Yesterday's Wall Street Journal editorial by Holman Jenkins unequivocally voiced nearly-identical sentiments to my own regarding some of Boone Pickens' remarks about US energy and trade policy.
Echoing my own position, as expressed in this post from February of this year, Jenkins calls into question Pickens' outrage that America spends some $700B per year for foreign-produced oil.
He characterizes the purchases as a fair exchange of value for value. Then lampoons Pickens by asking if he would be similarly exorcised to learn that the US also accounted for 23% of worldwide advertising purchases?
Going beyond my economically-based criticism of Pickens' hand-wringing over foreign oil, Jenkins then finds justifiable fault with the description of Pickens' effort as a 'plan.'
He's right. I have, in the past few weeks, heard several people question the viability of a LNG car. No less a car salesman than Mike Jackson, CEO of AutoNation, pointed out that such a car 'has no trunk,' and can't be driven anywhere, anytime. It is pretty much restricted to being a short-distance commuting car.

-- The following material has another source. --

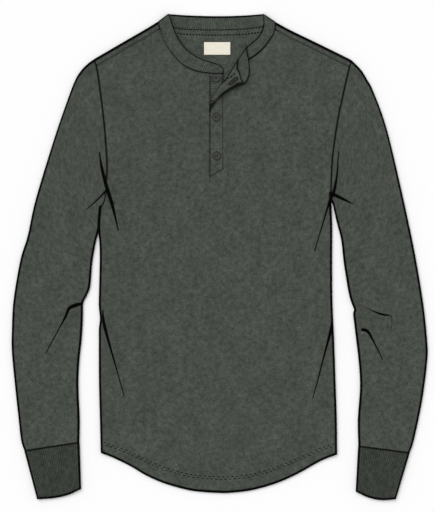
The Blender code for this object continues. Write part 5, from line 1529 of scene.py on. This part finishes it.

Further, I've read some reports that the vaunted wind power on which Pickens hangs so much of his 'plan' is not quite as efficient as is claimed. Allegedly, California wind farms generate only about 20% of their rated power.
Finally, as I wrote in this post early in June, why doesn't Pickens mention coal and synfuels?
The US is as rich in coal as it is in wind. And we know that coal can be gassified to become liquid hydrocarbons at no more than $5/gallon. Probably substantially less than $4/gallon if properly incented by Federal pricing and volume guarantees.
Such a fuel would require no new vehicle designs, distribution systems, nor diversion of natural gas from its use to generate electricity in the US.
I'm very pleased to see I am not alone in seeing some gaping holes in Pickens' energy 'plan' for America.